Memperkuat Pengawasan
Trenggono menambahkan, pihaknya akan terus memperkuat pengawasan pulau-pulau terluar Indonesia untuk menjaga keberlanjutan ekosistem laut di sana. "Selain terkait perizinan, pengawasan juga dilakukan terhadap aksi pencurian sumber daya alam (SDA) perikanan," kata Trenggono.

Pung juga menjelaskan pentingnya peran Polsus dalam mengawal dan menghentikan pelaku usaha pemanfaatan ruang laut yang tidak sesuai perizinan. 

Menurutnya, Polsus Kelautan menjadi garda terdepan dalam melakukan pengawasan pemanfaatan ruang laut yang dilakukan terhadap pemenuhan dokumen atau pelaksanaan persetujuan/konfirmasi kesesuaian kegiatan pemanfaatan ruang laut (KKPRL).
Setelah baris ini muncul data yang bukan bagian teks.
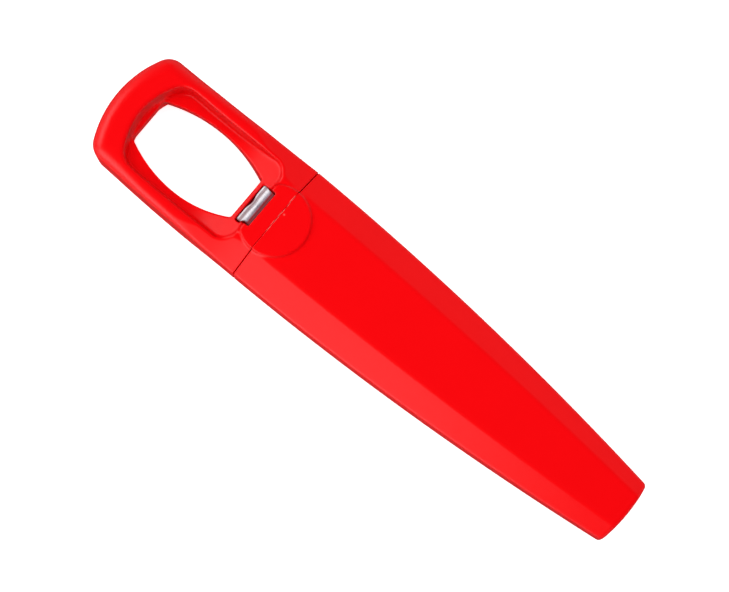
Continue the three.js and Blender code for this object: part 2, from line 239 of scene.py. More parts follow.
def shouldered(x, y, half, top, top_radius, corner):
    """Plan distance to upright sides under a shallow arch, with rounded corners between them."""
    across = np.abs(x)
    arch_y = top - top_radius
    corner_x = half - corner
    rise = np.sqrt((top_radius - corner) ** 2 - corner_x ** 2)
    away, above = across - corner_x, y - arch_y - rise
    arch = np.hypot(x, np.maximum(y - arch_y, 0)) - top_radius
    plain = np.maximum(across - half, arch)
    in_corner = (above > 0) & (above * corner_x < away * rise)
    return np.where(in_corner, np.hypot(away, above) - corner, plain)


def smoothstep(low, high, value):
    t = np.clip((value - low) / (high - low), 0, 1)
    return t * t * (3 - 2 * t)


def rim_share(y):
    """0 at the parting line and below it, 1 where the facets have narrowed to the rails' edge."""
    return smoothstep(RIM_NARROW_START, RIM_NARROW_END, y)


def half_section(y):
    """Half width, half face width and half thickness of the tool's section at y."""
    below = np.maximum(PARTING - y, 0)
    taper = (below / SHEATH_LENGTH) ** TAPER_POWER
    thinning = np.maximum(below - PARALLEL, 0) / (SHEATH_LENGTH - PARALLEL)
    above = np.clip((y - PARTING) / (TOP - SIDES_END - PARTING), 0, 1)
    wide = HALF_WIDE - WIDE_TAPER * taper - (HALF_WIDE - RIM_HALF) * above
    face = FACE_HALF - FACE_TAPER * taper + (RIM_FLAT_HALF - FACE_HALF) * rim_share(y)
    high = MID - THICK_TAPER * thinning ** TAPER_POWER
    return wide, face, high


def face_edge(x, y, face):
    """How far from the middle line the flat face ends: a little further on the right."""
    return face + FACE_SHIFT * np.clip(x / 2, -1, 1) * (1 - rim_share(y))


def faceted(x, y, z):
    """The eight-sided body, endless along Y."""
    wide, face, high = half_section(y)
    across, up = np.abs(x), np.abs(z - MID)
    facet = (across - face_edge(x, y, face)) * math.sin(SLOPE) + (up - high) * math.cos(SLOPE)
    return smooth_max(smooth_max(across - wide, facet, SIDE_EDGE), up - high, FACE_EDGE)


def pad(x, y, z):
    """The raised round pad on the face."""
    return smooth_max(np.hypot(x, y - PARTING) - PAD_RADIUS, z - PAD_TOP, PAD_ROUND)


def seam(z):
    """How open the parting line is at a height: it closes up on the pad."""
    return 1 - SEAM_CLOSING * smoothstep(THICK, THICK + SEAM_RISE, z)


def sheath_field(p):
    x, y, z = p
    body = faceted(x, y, z)
    end = TIP + x * x / (2 * TIP_RADIUS) - y
    body = smooth_max(body, end, TIP_ROUND)
    disc = smooth_max(pad(x, y, z), THICK - WALL / 2 - z, PAD_FOOT_ROUND)
    body = smooth_min(body, disc, PAD_FILLET)
    open_share = seam(z)
    mouth = y - (PARTING - MOUTH_GAP * open_share)
    body = smooth_max(body, mouth, MOUTH_EDGE * open_share)
    hollow = smooth_max(faceted(x, y, z) + WALL, TIP + TIP_WALL - y, HOLLOW_END_ROUND)
    return cut(body, hollow, HOLLOW_EDGE)


def nest(x, y, z, drop):
    """The cap nest cut in the face; drop is the depth below that face."""
    outline = shouldered(x, y, NEST_HALF, NEST_TOP, NEST_TOP_RADIUS, NEST_SHOULDER)
    outline = round_corner(outline, NEST_BOTTOM - y, NEST_CORNER)
    walls = outline + NEST_DRAFT * drop / NEST_DEPTH
    floor = smooth_min((y - RAMP_TOP) * RAMP_SLOPE, NEST_DEPTH, RAMP_BLEND)
    return smooth_max(walls, (drop - floor) * math.cos(SLOPE), NEST_FOOT * nest_softness(y))


def nest_softness(y):
    """The nest's edges are crisper up the ramp, where it is shallow."""
    return RAMP_SOFTNESS + (1 - RAMP_SOFTNESS) * smoothstep(RAMP_TOP, FULLY_SOFT, y)


def opening(x, y):
    """The through opening: square ends between two bowed sides."""
    half_length = (OPENING_TOP - OPENING_BOTTOM) / 2
    middle = (OPENING_TOP + OPENING_BOTTOM) / 2
    sagitta = OPENING_MID_HALF - OPENING_END_HALF
    radius = (half_length ** 2 + sagitta ** 2) / (2 * sagitta)
    sides = np.hypot(np.abs(x) + radius - OPENING_MID_HALF, y - middle) - radius
    return round_corner(sides, np.abs(y - middle) - half_length, OPENING_CORNER)


def slot_box(x, y, left, right, bottom, top):
    across = np.abs(x - (left + right) / 2) - (right - left) / 2
    along = np.abs(y - (bottom + top) / 2) - (top - bottom) / 2
    return round_corner(across, along, SLOT_CORNER)


def slot(x, y, z):
    """The lip's slot, with its upper part a step wider on the left."""
    left, right = SLOT_MIDDLE - SLOT_HALF, SLOT_MIDDLE + SLOT_HALF
    main = slot_box(x, y, left, right, SLOT_BOTTOM, SLOT_TOP)
    step = slot_box(x, y, left - SLOT_STEP, 0, SLOT_STEP_Y, SLOT_TOP)
    return np.maximum(np.minimum(main, step), SLOT_FLOOR - z)


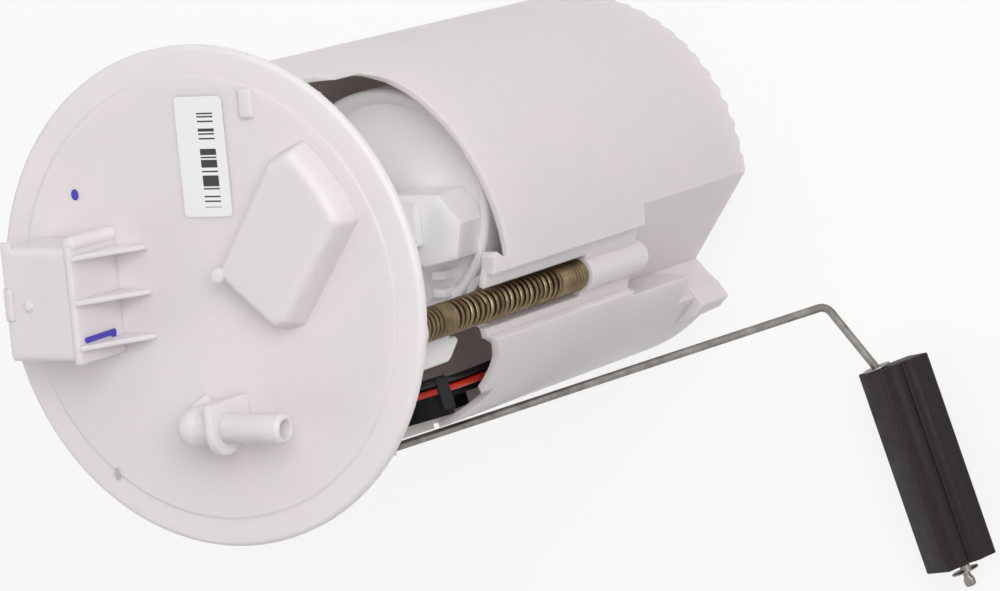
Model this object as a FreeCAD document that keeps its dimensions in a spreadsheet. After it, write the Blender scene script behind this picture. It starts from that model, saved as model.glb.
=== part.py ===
"""In-tank fuel delivery module: flange cover, two sprung guide rods, surge pot,
turbine pump with filter canister, level sender with float, and its valves.

Frame: millimetres, origin at the centre of the flange's seat face, +Z out of the tank,
+X along the hose spigot, +Y towards the label.
"""
import FreeCAD, Part
import math
import os
import re
import Sketcher

Vector = FreeCAD.Vector
Turn = FreeCAD.Rotation

doc = FreeCAD.newDocument("FuelModule")
sheet = doc.addObject("Spreadsheet::Sheet", "Sizes")

# Driving dimensions, in millimetres and degrees
SIZES = {
    # flange cover
    "flange_radius": 68.0,
    "flange_thickness": 2.5,
    "flange_edge": 0.8,
    "crown_radius": 60.0,
    "crown_rise": 0.4,
    "skirt_radius": 59.4,
    "skirt_wall": 2.0,
    "skirt_depth": 6.0,
    "deck_drop": 1.0,
    "plateau_height": 8.4,
    "plateau_draft": 13.0,
    "plateau_round": 2.6,
    "plateau_arc_radius": 56.0,
    # electrical connector on the cover
    "shell_mouth_x": -52.0,
    "shell_back_x": -30.6,
    "shell_low_y": -14.0,
    "shell_high_y": 17.0,
    "shell_base_z": 3.2,
    "shell_top_z": 22.6,
    "shell_wall": 1.8,
    "shell_round": 2.0,
    "socket_depth": 17.0,
    "back_wall": 1.9,
    "gusset_thickness": 1.3,
    "gusset_reach": 11.0,
    "gusset_first_y": -10.3,
    "gusset_pitch": 12.2,
    "blade_width": 2.2,
    "blade_thickness": 0.8,
    "blade_pitch": 5.0,
    "blade_first_y": -8.5,
    "blade_z": 13.0,
    "blade_tip_x": -46.5,
    "blade_drop_x": -35.0,
    "blade_tail_z": -13.0,
    # hose nozzle
    "nozzle_x": 0.4,
    "nozzle_y": -33.0,
    "nozzle_z": 13.6,
    "riser_radius": 5.4,
    "spigot_radius": 3.945,
    "spigot_length": 18.6,
    "spigot_end_x": 29.0,
    "spigot_bevel": 1.0,
    "collar_thickness": 2.2,
    "collar_radius": 7.2,
    "fuel_bore": 2.6,
    "nipple_radius": 4.0,
    "nipple_end_z": -21.0,
    "barb_height": 0.55,
    "barb_length": 3.2,
    # guide rods and springs
    "rod_radius": 3.0,
    "rod_fit": 0.02,
    "rod_end_z": -127.0,
    "rod_top_z": -2.0,
    "front_rod_x": 48.0,
    "front_rod_y": -13.0,
    "rear_rod_x": -48.0,
    "rear_rod_y": 13.0,
    "boss_radius": 6.4,
    "boss_end_z": -20.5,
    "spring_radius": 4.05,
    "spring_wire": 1.3,
    "spring_turns": 24.0,
    "spring_seat_z": -109.0,
    # surge pot
    "pot_radius": 56.1,
    "pot_x": -0.8,
    "pot_y": 1.7,
    "pot_wall": 2.0,
    "pot_foot_z": -198.0,
    "pot_floor_z": -190.0,
    "pot_floor": 2.4,
    "column_top_z": -18.8,
    "channel_wall_radius": 8.4,
    "channel_radius": 6.2,
    "recess_depth": 2.4,
    "channel_top_z": -62.5,
    "sleeve_end_z": -139.0,
    "sleeve_radius": 5.3,
    "slide_fit": 0.06,
    "pocket_top_z": -137.0,
    "notch_top_z": -172.0,
    "nose_top_z": -182.0,
    "scallop_radius": 2.0,
    "scallop_depth": 1.2,
    "scallop_first": 7.75,
    "scallop_pitch": 5.75,
    "scallop_count": 30.0,
    "post_height": 4.0,
    "slot_width": 10.0,
    "slot_end_z": -36.0,
    "slot_top_z": -21.3,
    "slot_azimuth": 66.0,
    "hook_height": 2.8,
    "hook_gap": 0.3,
    "jet_x": -40.5,
    "jet_y": -4.0,
    "jet_height": 6.0,
    "jet_length": 24.0,
    "jet_radius": 4.0,
    "jet_bore": 2.5,
    "foot_valve_x": -26.0,
    "foot_valve_y": -22.0,
    # filter canister and cap
    "can_x": 13.0,
    "can_y": 13.0,
    "can_radius": 31.0,
    "can_wall": 1.8,
    "can_top_z": -76.0,
    "cap_radius": 33.0,
    "cap_top_z": -68.0,
    "cap_lip": 2.8,
    "cap_dish_z": -71.5,
    "cap_wall": 1.8,
    "tower_x": 33.0,
    "tower_y": 8.0,
    "tower_length": 21.0,
    "tower_width": 20.0,
    "tower_top_z": -57.5,
    "outlet_x": -18.0,
    "outlet_y": -6.0,
    "outlet_z": -60.0,
    "regulator_x": 33.0,
    "regulator_y": 8.0,
    "regulator_low_z": -74.5,
    "regulator_radius": 6.0,
    # filter element
    "media_outer": 28.4,
    "media_inner": 22.6,
    "pleats": 18.0,
    # pump
    "pump_radius": 19.0,
    "pump_neck_radius": 6.0,
    "brush_low": 5.3,
    "brush_width": 3.4,
    "case_wall": 1.2,
    "case_low_z": -172.0,
    "case_high_z": -100.0,
    "magnet_thickness": 4.2,
    "magnet_low_z": -152.0,
    "magnet_high_z": -118.0,
    "armature_radius": 13.0,
    "shaft_radius": 2.0,
    "shaft_fit": 0.03,
    "commutator_radius": 9.0,
    "impeller_radius": 15.6,
    "impeller_thickness": 3.6,
    "impeller_z": -166.0,
    "impeller_vanes": 24.0,
    "running_gap": 0.35,
    # level sender and float
    "sender_azimuth": -76.0,
    "arm_plane": 56.0,
    "pivot_along": -19.2,
    "pivot_z": -65.6,
    "arm_tilt": 33.55,
    "arm_length": 157.4,
    "wire_radius": 1.22,
    "wire_bend": 4.0,
    "float_lead": 25.6,
    "float_lead_angle": 24.1,
    "hub_radius": 9.0,
    "hub_thickness": 3.0,
    "hub_reach": 25.0,
    "sender_face": 50.6,
    "seat_gap": 0.3,
    "lead_clip_low": 46.0,
    "lead_clip_high": 40.9,
    "terminal_first": -9.0,
    "terminal_pitch": 3.8,
    "terminal_width": 2.6,
    "float_lean": 2.7,
    "float_drop": 6.4,
    "float_gap": 2.6,
    "float_length": 60.5,
    "float_width": 22.2,
    "float_depth": 17.0,
    "float_edge": 5.4,
    "float_fit": 0.08,
    "washer_radius": 4.2,
    "washer_thickness": 0.5,
    # harness and hose
    "lead_radius": 0.95,
    "hose_radius": 5.2,
    "hose_bore": 4.65,
    "plug_left_x": -41.4,
    "plug_right_x": -27.6,
    "plug_low_y": -11.4,
    "plug_high_y": 14.4,
    "plug_top_z": -3.0,
    "plug_end_z": -24.0,
    "plug_gap": 0.2,
}
for row, (word, size) in enumerate(SIZES.items(), 1):
    sheet.set(f"A{row}", word)
    sheet.set(f"B{row}", str(size))
    sheet.setAlias(f"B{row}", word)
doc.recompute()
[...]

"Serta melakukan pengawasan pemanfaatan sumber daya di Laut yang dilakukan terhadap pemenuhan standar perizinan berusaha subsektor pengelolaan Ruang Laut,” ujarnya.

KKP pertama kali membentuk Polisi Khusus (Polsus) Pengelolaan Wilayah Pesisir dengan Kewenangan Kepolisian Khusus (PWP3K) pada tahun 2013. Hal ini sebagai tindak lanjut atas Undang-Undang Nomor 27 Tahun 2007 mengenai Pengelolaan Wilayah Pesisir dan Pulau-Pulau Kecil, khususnya di bidang pengawasan.

“Sebaran Polsus Kelautan sebanyak 233 orang di UPT PSDKP kemudian 70 Orang di Pusat dan di PEMDA mencapai 213 orang. Total terdapat 516 Polsus hingga saat ini,” serunya.

Pung menyebutkan, sampai dengan tahun 2024, Polsus Kelautan telah berhasil melakukan kegiatan penyegelan terhadap pelaku usaha pemanfaatan ruang laut yang tidak sesuai perizinan, kapal dredger/isap pasir, dan sengketa yang menyebabkan kerusakan di bidang kelautan.

Berdasarkan data terdapat total 108 kasus yang berhasil ditangani tahun 2024, yang terdiri dari 90 kasus pelanggaran ruang laut, 9 kasus destructive fishing, 6 kasus ikan dilindungi, dan 3 kasus kerusakan kapal kandas.

“Sesuai UU Nomor 27/2007 tentang Pengelolaan Wilayah Pesisir dan Pulau-Pulau Kecil dan UU Nomor 6/2023 tentang Cipta Kerja, Polsus PWP3K memiliki kewenangan untuk mengawasi Persetujuan Kesesuaian Kegiatan Pemanfaatan Ruang Laut (K/PKKPRL),” terang Pung Nugroho.